Export controls complicate risk for chemical companies

07 May 2012 00:00  [Source: ICB]

Without a solid compliance system to address changing export controls, companies that ship chemicals risk damage to their reputation and the bottom line

Did you hear about the company that thought it was exporting an ingredient for hand lotion, but was penalized over $250,000 (€189,000) for shipping a chemical weapons precursor? What about the company that is facing the potential indictment of four executives and between $110m-210m in penalties for illegal exports?

 Boat

Export control is a virtual minefield

These companies didn't have effective systems to address one of the most important international regulatory issues facing the chemical industry - export control. What can you do to avoid similar mistakes?

If your company moves chemicals, petroleum products or fertilizers around the world, and especially if you ship those products or related equipment outside the US, you need a simple, solid compliance system to deal with changing export controls.
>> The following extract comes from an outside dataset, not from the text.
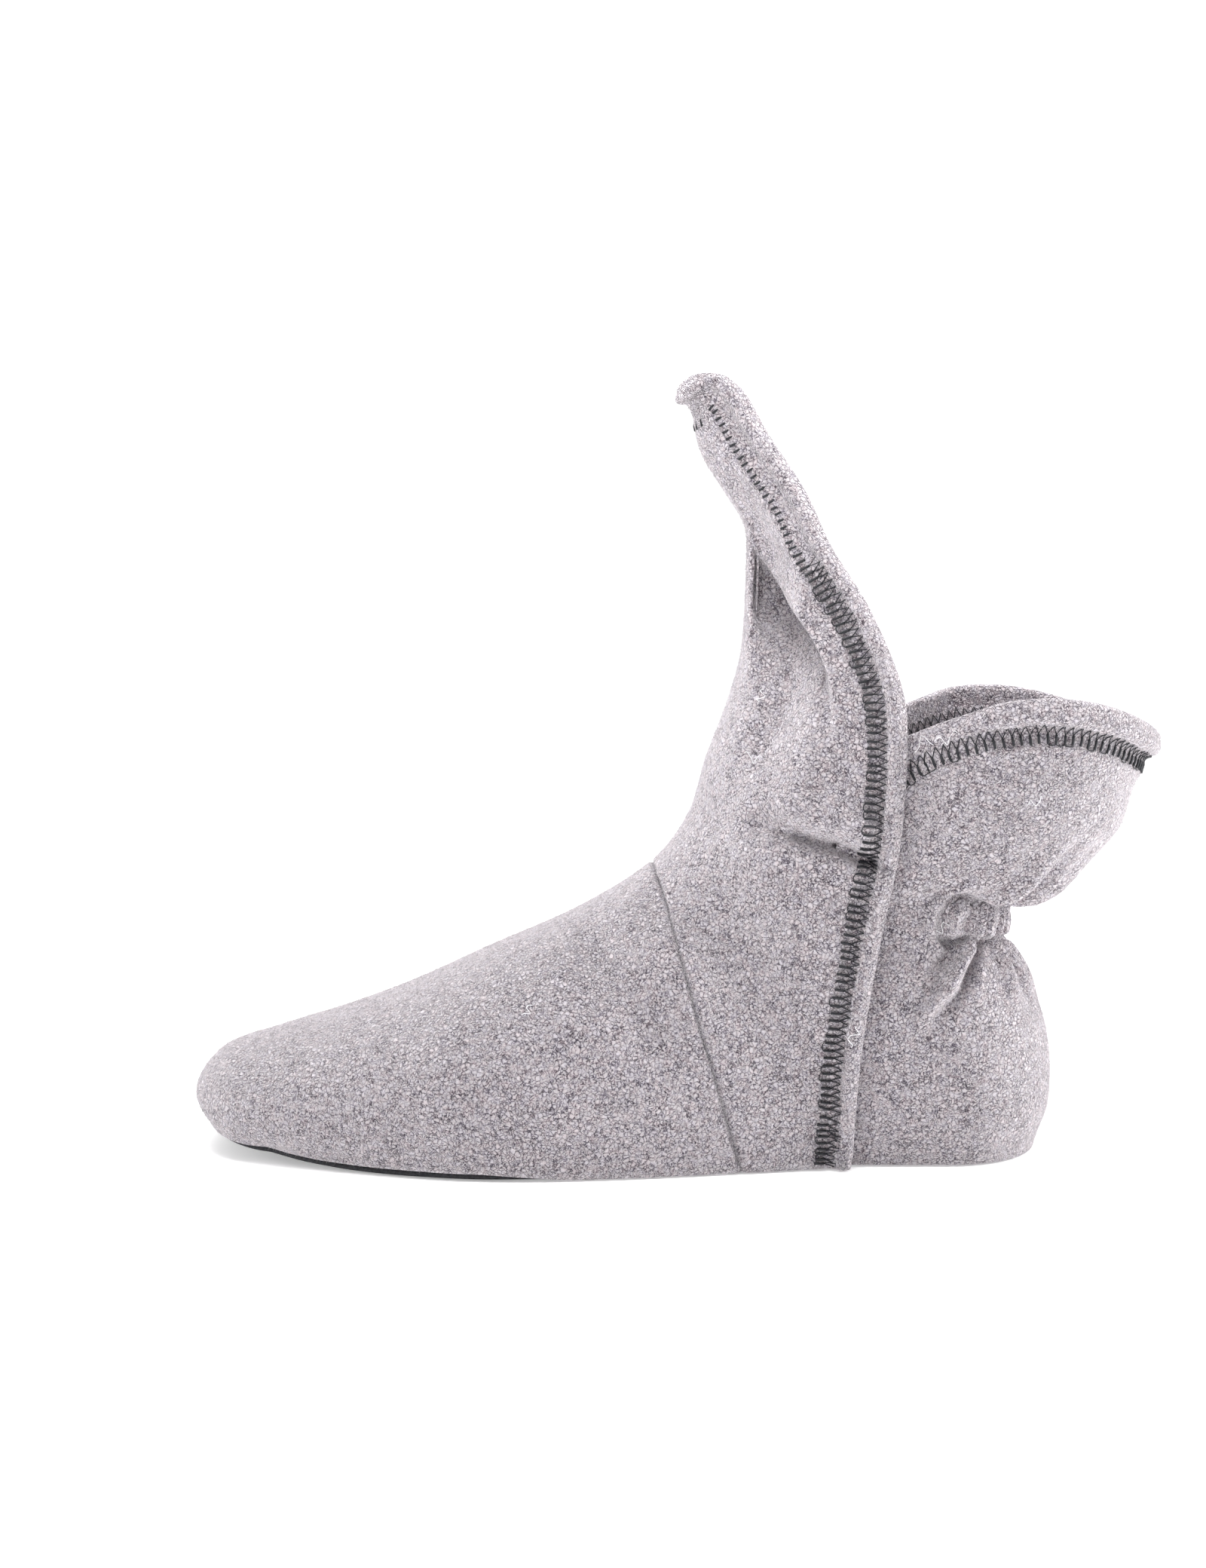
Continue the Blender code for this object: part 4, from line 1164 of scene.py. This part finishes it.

Companies moving these products, certain specialized shipping containers or equipment for manufacturing chemicals are increasingly subject to big penalties, shipment seizures and shipping delays related to export control regulations issued by the US and other countries.

Violations of export control rules - which have almost no relation to hazmat transport regulations - can have a devastating effect on your company's reputation and the bottom line. The penalties for a single error can involve criminal charges, and civil penalties have been raised to $250,000 per shipment or twice the value of the shipment, whichever is higher.

These penalties apply whether your company knows the relevant rules or not. And frankly, too many companies in the industry have inadequate systems for dealing with export control rules no real compliance system at all. Instead, they depend on freight forwarders who don't really know the rules relating to your company's products, or they depend on Jim or Gladys in shipping to handle it. No offense to Jim or Gladys, but often they have not had the training required to do the job properly. If your company is in that situation, this article provides more background and some suggestions to help reduce this potentially significant risk.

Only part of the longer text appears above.